Clarke turned the water on. "This might hurt," she warned.
He raised one eyebrow.
So Clarke scrubbed at the blood, and Bellamy only hissed once, when she added an antiseptic to the mix. She shook her hands dry, shut off the water, and turned.
"Clarke, what are you doing?"
"Looking for an antibacterial cream that'll promote healing and keep the skin moist…" she muttered as she rifled through the cabinets, her back turned to him.
"Clarke, it's fine."
"No, it's not," she argued, unable to explain. "Those are nasty and—what happened?"
"I tried to escape."
"That was stupid."
"I knew if I hurt myself enough your mom would come, and I knew I could convince her to help."
Clarke had the tube of cream in her hand, but she couldn't turn around. She stared at the cabinet in front of her, unable to speak.
"I'm fine. You don't need to doctor me, Princess. I can take care of myself."
Princess. He called her princess, after what she'd done?
"Listen, I—"
"No." She spun around, tube clenched tightly in her hand. "No, you can't take care of yourself. That's my job and you need to let me do one thing right today."
"Your job is to make the right tough decisions. My job is to keep you alive."
"What happened today?" Clarke asked, her eyes filling with tears. Tears? Clarke Griffin doesn't cry. She blinked them away.
"You made the wrong decision, and I stopped you."
"What if you hadn't? What if I had killed you?"
"You wouldn't," Bellamy said simply. "You knew the right thing to do."
Clarke shook her head. "I closed the doors and burned our people," she began.
"You had to."
She ignored him. "I let a bomb fall on an innocent village, almost killing your sister and my mom."
"Clarke…"
"One lever melted skin off living humans. Even the children, Bell. Even them."
"I pulled that lever with you."
"And when I pushed the kill switch? So many people died. I made a decision for them that they had already rejected."
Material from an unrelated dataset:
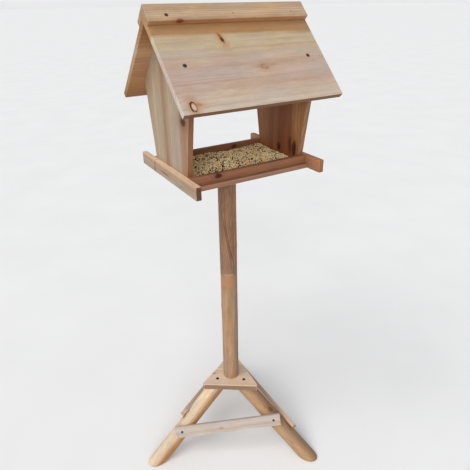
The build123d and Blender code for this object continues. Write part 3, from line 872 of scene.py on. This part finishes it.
def seed_floor():
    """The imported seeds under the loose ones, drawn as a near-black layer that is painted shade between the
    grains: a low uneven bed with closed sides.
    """
    nx, ny = 70, 44
    bm = bmesh.new()
    top = []
    for j in range(ny + 1):
        row = []
        for i in range(nx + 1):
            x = bed_low.x + (bed_high.x - bed_low.x) * i / nx
            y = bed_low.y + (bed_high.y - bed_low.y) * j / ny
            row.append(bm.verts.new((x, y, bed_height(x, y) - LAYER_SINK)))
        top.append(row)
    for j in range(ny):
        for i in range(nx):
            bm.faces.new((top[j][i], top[j][i + 1], top[j + 1][i + 1], top[j + 1][i]))
    border = [e for e in bm.edges if len(e.link_faces) == 1]
    skirt = bmesh.ops.extrude_edge_only(bm, edges=border)["geom"]
    for v in skirt:
        if isinstance(v, bmesh.types.BMVert):
            v.co.z = bed_low.z
    bmesh.ops.holes_fill(bm, edges=[e for e in bm.edges if len(e.link_faces) == 1], sides=0)
    bmesh.ops.recalc_face_normals(bm, faces=bm.faces)
    mesh = bpy.data.meshes.new("seed_layer")
    bm.to_mesh(mesh)
    bm.free()
    obj = placed("seed_layer", mesh)
    dress(obj, NODES["seed_bed"]["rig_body"],
          seed_material("seed_layer_painted_shade", srgb(50, 32, 17), srgb(30, 18, 10), 0.05))
    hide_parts("seed_bed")


seed_floor()
# Kind: how many are dropped, length and width in mm, its two colours, its random seed.
SEEDS = {
    "tan": (3200, 5.0, 2.0, srgb(255, 224, 162), srgb(246, 190, 120), 5),
    "pale": (3200, 5.0, 2.0, srgb(255, 247, 214), srgb(255, 235, 184), 6),
    "dark": (320, 4.6, 2.1, srgb(104, 66, 36), srgb(62, 38, 22), 7),
}
for kind, (count, length, width, base, edge, seed) in SEEDS.items():
    seed_pile("seeds_" + kind, count, length, width, seed_material("seed_" + kind, base, edge), seed)


# ---------------------------------------------------------------- metal

def metal(name, base, dull, roughness, metallic):
    g = Graph(name)
    place = g.place()
    blotch = g.noise(place, 700.0, 4.0, 0.6)
    scratch = g.noise(g.vector("MULTIPLY", place, (4000.0, 400.0, 400.0)), 1.0, 2.0)
    g.feed(g.shader.inputs["Base Color"], g.mix(g.rescale(blotch, 0.35, 0.65, 0.0, 1.0), base, dull))
    g.feed(g.shader.inputs["Roughness"], g.rescale(blotch, 0.3, 0.7, roughness - 0.1, roughness + 0.15))
    g.feed(g.shader.inputs["Normal"], g.bump(scratch, 0.00005, 0.4))
    g.shader.inputs["Metallic"].default_value = metallic
    return g.material


FINISH = {
    "screw_steel": metal("screw_dark_steel", (0.07, 0.043, 0.024), (0.03, 0.018, 0.01), 0.6, 0.35),
    "stud_steel": metal("stud_zinc", (0.5, 0.5, 0.51), (0.38, 0.38, 0.39), 0.4, 0.95),
    "sleeve_brass": metal("sleeve_brass", (0.62, 0.47, 0.2), (0.45, 0.32, 0.13), 0.38, 0.95),
}
for node, slot_name in SLOTS.items():
    if slot_name in FINISH:
        NODES[node].data.materials.clear()
        NODES[node].data.materials.append(FINISH[slot_name])


# ---------------------------------------------------------------- stage, light, camera

SKY = ((0.0, (0.82, 0.82, 0.83)), (0.05, (1.0, 1.0, 1.0)), (0.5, (0.42, 0.43, 0.45)))    # by height
# Sun: where it comes from, strength, how many degrees wide it is, colour.
SUNS = {
    "key": ((-0.62, -0.08, 0.88), 1.45, 40, (1.0, 0.985, 0.96)),
    "fill": ((-0.55, -0.8, 0.45), 1.4, 35, (1, 1, 1)),
}
GROUND_GAP = 0.0005     # m, kept between the feet and the floor


def ground():
    g = Graph("studio_floor")
    speck = g.noise(g.place(), 3.0, 2.0)
    value = g.rescale(speck, 0.2, 0.8, 0.80, 0.83)
    g.feed(g.shader.inputs["Base Color"], g.combine(value, value, value))
    g.shader.inputs["Roughness"].default_value = 0.9
    bm = bmesh.new()
    bmesh.ops.create_circle(bm, cap_ends=True, segments=96, radius=150.0)
    mesh = bpy.data.meshes.new("studio_floor")
    bm.to_mesh(mesh)
    bm.free()
    mesh.materials.append(g.material)
    obj = placed("studio_floor", mesh)
    obj.location = (0, 0, -GROUND_GAP)


def sky():
    world = bpy.data.worlds.new("studio")
    world.use_nodes = True
    tree = world.node_tree
    background = tree.nodes["Background"]
    coords = tree.nodes.new("ShaderNodeTexCoord")
    split = tree.nodes.new("ShaderNodeSeparateXYZ")
    ramp = tree.nodes.new("ShaderNodeValToRGB")
    tree.links.new(coords.outputs["Generated"], split.inputs[0])
    tree.links.new(split.outputs["Z"], ramp.inputs[0])
    tree.links.new(ramp.outputs[0], background.inputs["Color"])
    points = ramp.color_ramp.elements
    points.new(0.05)
    for point, (height, colour) in zip(points, SKY):
        point.position = height
        point.color = (*colour, 1)
    background.inputs["Strength"].default_value = 1.0
    bpy.context.scene.world = world


def sun(name, direction, strength, angle, colour):
    """A distant soft light; direction points from the object to the light."""
    data = bpy.data.lights.new(name, "SUN")
    data.energy = strength
    data.angle = math.radians(angle)
    data.color = colour
    placed(name, data).rotation_euler = Vector(direction).to_track_quat("Z", "Y").to_euler()


# The camera that the photo's outline fits: its place in metres, its direction in degrees.
CAMERA_PLACE = (-0.51015, -0.89996, 1.20671)
CAMERA_AZIMUTH = 30.54      # from +Y towards +X
CAMERA_ELEVATION = -27.16
CAMERA_ROLL = -0.87
CAMERA_LENS = 34.99         # mm, on a sensor 36 mm wide


def camera():
    azimuth, elevation, roll = (math.radians(v) for v in (CAMERA_AZIMUTH, CAMERA_ELEVATION, CAMERA_ROLL))
    level = math.cos(elevation)
    forward = Vector((math.sin(azimuth) * level, math.cos(azimuth) * level, math.sin(elevation)))
    right = Vector((math.cos(azimuth), -math.sin(azimuth), 0))
    up = right.cross(forward)
    r = right * math.cos(roll) + up * math.sin(roll)
    u = up * math.cos(roll) - right * math.sin(roll)
    data = bpy.data.cameras.new("camera")
    data.sensor_width = 36
    data.lens = CAMERA_LENS
    data.clip_end = 500
    obj = placed("camera", data)
    turn = Matrix((r, u, -forward)).transposed().to_4x4()
    obj.matrix_world = Matrix.Translation(CAMERA_PLACE) @ turn
    bpy.context.scene.camera = obj


ground()
sky()
for name, (direction, strength, angle, colour) in SUNS.items():
    sun(name, direction, strength, angle, colour)
camera()
bpy.context.scene.view_settings.view_transform = "Standard"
"Because it was the right decision," Bellamy tried again. "Because it was the truth, and living in a world where you believe a lie isn't living."
"And then I didn't trust your sister. I believed Jaha, I had you kidnapped, and I almost killed everyone out there." She finally met his gaze. "What happened? How did I do that? I was the one who said Grounders were people too. I'm supposed to be the doctor, trying to save everyone. What happened, Bellamy?"
"I failed."
"What?"
"Remember when we decided we were better as a team? That me keeping you alive was a lot easier if we stayed together?"
She nodded dumbly.
"I wasn't there. You were alone."
"There is no way any of this is your fault. I made the decision, and it was a bad one."
"Like hell it was," he suddenly snarled. "But I didn't stop you." He sighed. "I don't know the answer to any of this," Bellamy confessed. "I just…something about all of it was wrong. Like Jaha said, we keep each other in check. When one of us goes away, the other does stupid things. Pike, this…."
"I'm sorry," Clarke whispered. "I'm sorry for locking you up, and leaving Octavia, and everything."
"You thought it was what you had to do."
"I was wrong."
"Yes, you were."
In the silence that followed those words, Clarke allowed them to soak in. She'd been wrong. She had made a desperate decision, had listened to the wrong people, and nearly killed someone very important to her.
And somehow he was sitting right in front of her, calm and waiting. He was mad she'd left his sister behind, that she'd decided to play god, that she had locked him up. But he was still sitting there.
"What you did was stupid, and I don't agree with you at all," Bellamy spoke up. "You did what you thought you had to do, and it was wrong. And I think something happened at the lab after I left that made you go this far."
She nodded.
"I'm mad about what you did, Clarke. But I'm not mad at you."
Clarke opened her mouth to respond, but there were no words.
"Now come over here and do your job. Heal me like you're supposed to, Dr. Griffin, don't aim at a gun at me. We're both exhausted and need some rest."
"But—"
"And we'll figure everything else out in the morning. Together."